After the game, Griffin speculated that, had Shanahan pulled him, he would have run back out onto the field and continued to play anyway, and his equally blind teammates seemed to agree that the decision should have been left up to the player.

“This is the playoffs, it’s a do-or-die situation,” Fletcher said. “Guys have a great deal of intestinal fortitude; never underestimate the heart of an athlete in a competitive situation. I think with Robert, he’s willed himself to be able to play, and he’s earned the right to be able to play if he tells coach he can play.”

But it’s not up to the player. It can’t be. That’s why the dangers of concussions are such a hot-button issue today, and other injures should be treated with equal care.
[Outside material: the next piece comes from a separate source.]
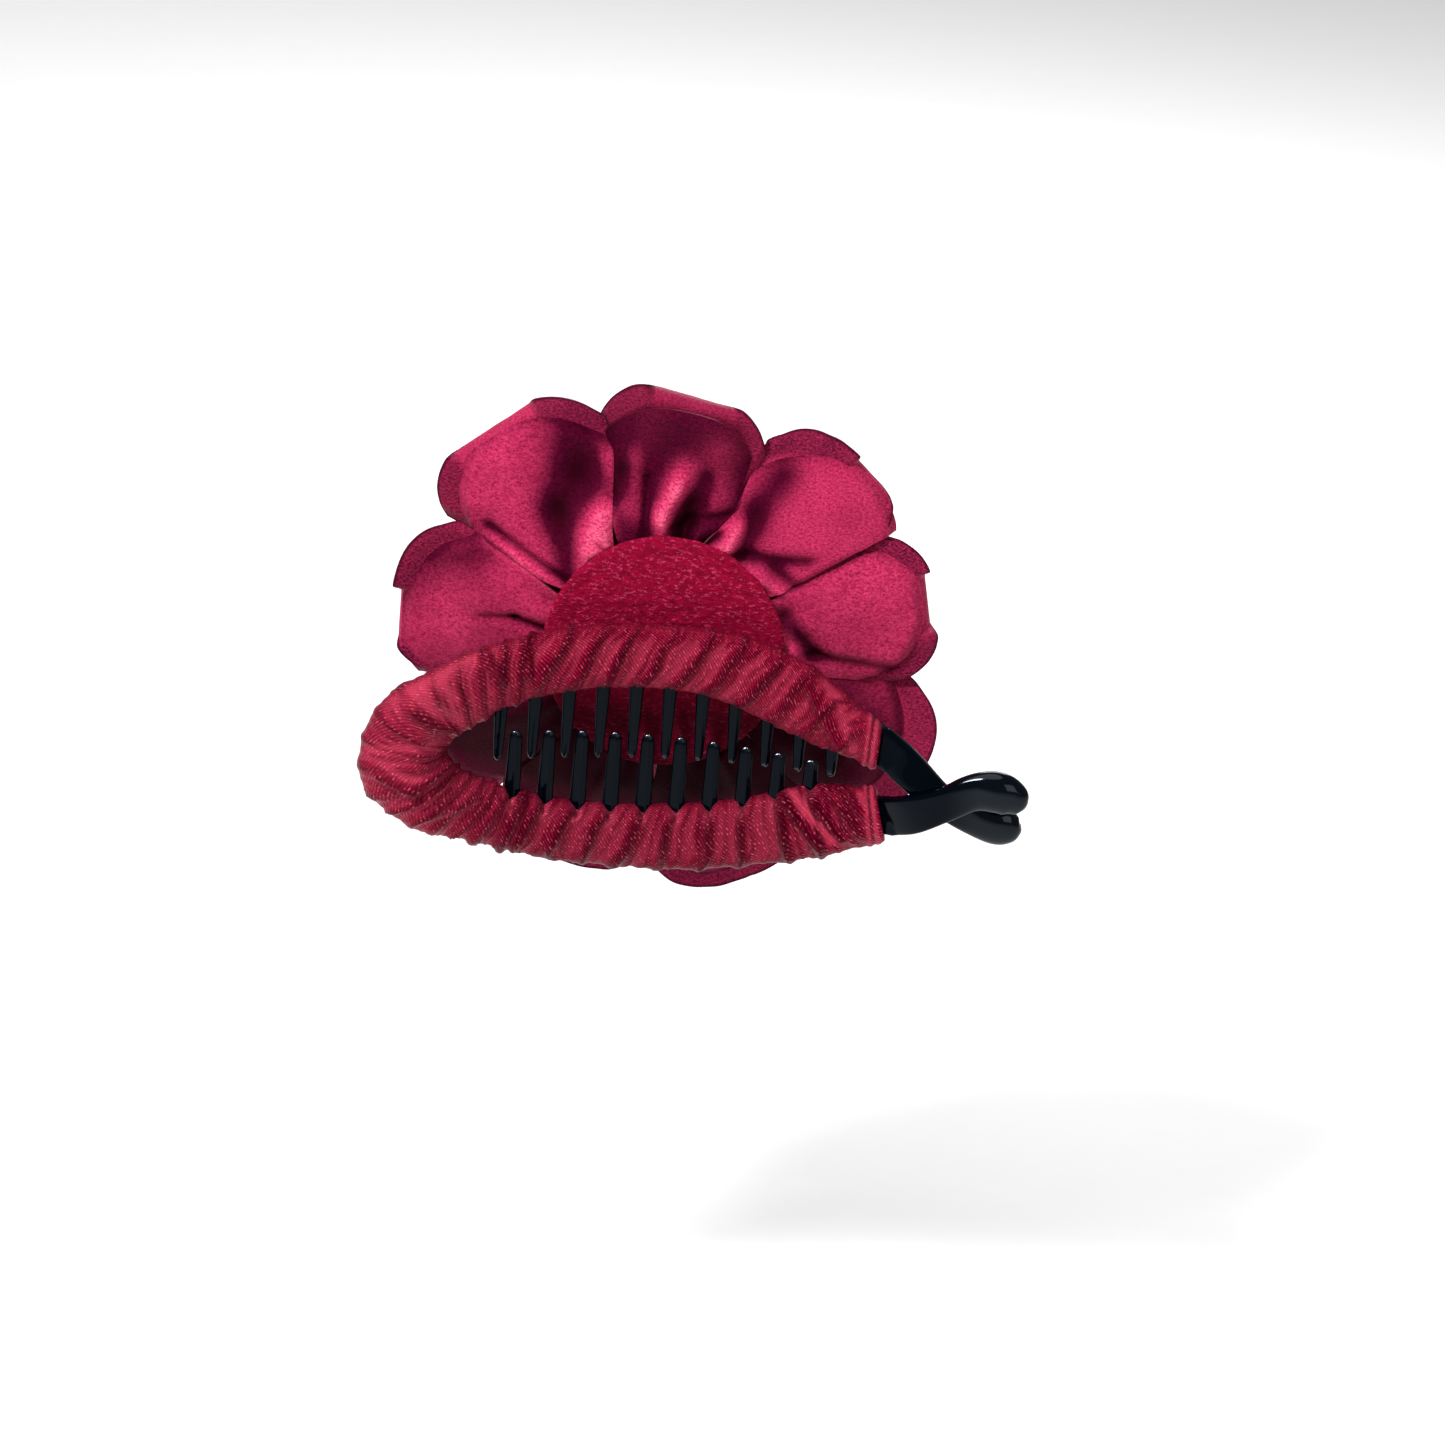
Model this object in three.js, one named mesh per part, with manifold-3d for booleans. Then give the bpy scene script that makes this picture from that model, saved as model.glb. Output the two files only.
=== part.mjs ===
// A banana hair clip with a satin flower: two comb arms hinged at -X with crossed thumb tails at +X,
// both inside ruched satin sleeves, and a flower of nine double back petals glued to the upper arm.
// Millimetres. +X runs from the hinge to the tails, +Y from the head to the flower, +Z from the lower
// arm to the upper one. The origin is the centre of the opening between the arms.
import * as THREE from "three";
import { mergeVertices } from "three/addons/utils/BufferGeometryUtils.js";
import Module from "manifold-3d";

const wasm = await Module();
wasm.setup();

// Driving sizes.
const HINGE_TO_MIDDLE = 53; // along X from the pin to the middle of the arch
const ARCH = 14; // how far the middle of the arms stands forward of their ends
const GAP = 0.35; // between pieces that touch in the real thing
const BAR_DEPTH = 3;
const PIN_RADIUS = 1.4;
const PIN_LENGTH = 7.6;
const RIVET_HEAD = 2.3;
const HOLE_RADIUS = 1.6;
const EAR_RADIUS = 4.2;
const FORK_DEPTH = 5.8;
const TONGUE_DEPTH = 2;
const SLOT_DEPTH = 2.7;
const SLOT_RADIUS = 5.3;
const SLEEVE_DEPTH = 8;
const TOOTH_DEPTH = 2.2;
const UPPER_TEETH = { count: 11, first: -34.9, pitch: 6.46, root: 3.1, tip: 1.8 };
const LOWER_TEETH = { count: 10, first: -31.7, pitch: 6.4, root: 3.4, tip: 2.6 };
const FLOWER = { x: -4.5, z: 17.9 };
const DISC_RADIUS = 23.5;
const DISC_BACK = 5;
const DISC_THICK = 1.4;
const CLOTH = 1; // thickness of a petal, two layers of satin and their filling of air

// The arm's centreline inside its sleeve: distance from the pin along X, height, bar half width and
// sleeve half width. The lower arm is the same below the middle.
const SPINE = [
  [0, 0, 3.4, 8.4],
  [1.6, 4.6, 3.4, 8.2],
  [4.8, 8.6, 3.6, 8.0],
  [9.5, 11.8, 3.9, 7.8],
  [15.5, 14.4, 4, 7.5],
  [23, 16.6, 4, 7.2],
  [33, 18.1, 4, 7.1],
  [47, 18.7, 4, 7.1],
  [60, 17.6, 4.1, 7.2],
  [70, 14.8, 4.2, 7.2],
  [79, 11.7, 4.2, 7.0],
  [86, 9.2, 4.2, 6.5],
  [92, 7.2, 4.1, 5.3],
];
// The tails past the sleeves: distance from the pin, height, offset in Y, half width, half depth.
const UPPER_TAIL = [
  [95.2, 4.9, 1.2, 3.8, 1.45],
  [98.6, 2.2, 1.8, 3.5, 1.4],
  [105, -2.4, 2.2, 2.9, 1.35],
  [110.5, -5, 2.6, 3.3, 1.9],
  [115.8, -6.3, 2.9, 4.1, 2.5],
  [119.4, -6.5, 2.9, 2.9, 1.9],
  [120.9, -6.4, 2.9, 1.1, 0.8],
];
const LOWER_TAIL = [
  [95.2, -6.6, -1.2, 4.2, 1.45],
  [98.8, -4.8, -1.8, 3.8, 1.4],
  [104.7, -1.4, -2.2, 3.4, 1.35],
  [109.9, 1.7, -2.7, 3.6, 2],
  [115, 2.5, -3.1, 4.1, 2.5],
  [119.2, 0.9, -3.1, 3.1, 2],
  [120.8, -0.5, -3.1, 1.2, 0.9],
];
// Petal layers from the back of the flower to its front. Each profile runs from the root to the rim
// as distance from the flower's axis and distance in Y. Petals of one layer sit side by side.
const BACK_PROFILE = [
  [8, 7.5],
  [16, 7.4],
  [26, 7.3],
  [34, 7.8],
  [42, 9.4],
  [48.5, 11.6],
];
const OUTER_PROFILE = [
  [8, 9.7],
  [18, 9.8],
  [30, 10.6],
  [40, 12.6],
  [47, 14.6],
  [51.6, 16.6],
  [53.2, 19.6],
];
const MIDDLE_PROFILE = [
  [8, 12.2],
  [18, 13.4],
  [28, 17],
  [35, 22],
  [38.5, 28],
];
const INNER_PROFILE = [
  [8.8, 15],
  [15, 16.6],
  [21, 21],
  [25, 27.5],
  [26, 33],
];
const HEART_PROFILE = [
  [9.6, 18.4],
  [12.6, 20.4],
  [15, 26],
  [15.8, 34],
];
// The nine back lobes, which are spread by hand and so uneven: the direction of the gap where each
// starts, its size against the profiles, and how much longer its far side is than its near side.
const LOBES = [
  { from: 30.9, size: 1, lean: 0 },
  { from: 67.5, size: 0.96, lean: 0.05 },
  { from: 109.1, size: 1.04, lean: 0.02 },
  { from: 154.5, size: 1, lean: 0 },
  { from: 193.8, size: 0.98, lean: 0 },
  { from: 228, size: 0.96, lean: 0 },
  { from: 270, size: 0.98, lean: 0 },
  { from: 316, size: 1.04, lean: 0 },
  { from: 354.8, size: 0.98, lean: 0 },
];
const BUD_PROFILE = [
  [0, 7],
  [6.6, 7],
  [6.9, 12],
  [7.6, 20],
  [9.2, 27],
  [8.6, 33],
  [5.4, 36.4],
  [0, 37.2],
];

const PLASTIC = { color: 0x05070d, roughness: 0.12, metalness: 0 };
const STEEL = { color: 0x9a9da3, roughness: 0.35, metalness: 0.9 };
const RIBBON = { color: 0x8c1838, roughness: 0.5, metalness: 0 };
const VELVET = { color: 0x8a0a2c, roughness: 0.95, metalness: 0 };
const GLUE = { color: 0xd8d2c4, roughness: 0.6, metalness: 0 };
const SATIN = { color: 0xa82450, roughness: 0.4, metalness: 0 };

const group = new THREE.Group();

function add(name, geometry, look) {
  const mesh = new THREE.Mesh(geometry, new THREE.MeshStandardMaterial(look));
  mesh.name = name;
  group.add(mesh);
}

// Solids for the boolean cuts, and back to geometry.
function solidOf(geometry) {
  const bare = new THREE.BufferGeometry();
  bare.setAttribute("position", geometry.getAttribute("position"));
  bare.setIndex(geometry.index);
  const merged = mergeVertices(bare, 1e-4);
  return new wasm.Manifold(
    new wasm.Mesh({
      numProp: 3,
      vertProperties: merged.attributes.position.array,
      triVerts: new Uint32Array(merged.index.array),
    }),
  );
}

function geometryOf(solid) {
  const mesh = solid.getMesh();
  const geometry = new THREE.BufferGeometry();
  const positions = new Float32Array(mesh.numVert * 3);
  for (let i = 0; i < mesh.numVert; i += 1) {
    const start = i * mesh.numProp;
    positions.set(mesh.vertProperties.subarray(start, start + 3), i * 3);
  }
  geometry.setAttribute("position", new THREE.BufferAttribute(positions, 3));
  geometry.setIndex(new THREE.BufferAttribute(new Uint32Array(mesh.triVerts), 1));
  return geometry;
}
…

Leaving Griffin on the field, with a tattered knee and a precedent for knee injuries, was reprehensible, and if the news turns out to be as bad as it looked, Shanahan should be held accountable for what he did to Griffin’s future.

There’s a fine line between being tough and being dumb, and RG3 crossed it while his team enabled him. After the game, Shanahan said he would have deserved to get fired had he not taken Griffin out of the game following the fourth quarter injury, but the real shame is that he didn’t take Griffin’s injury that seriously from the start.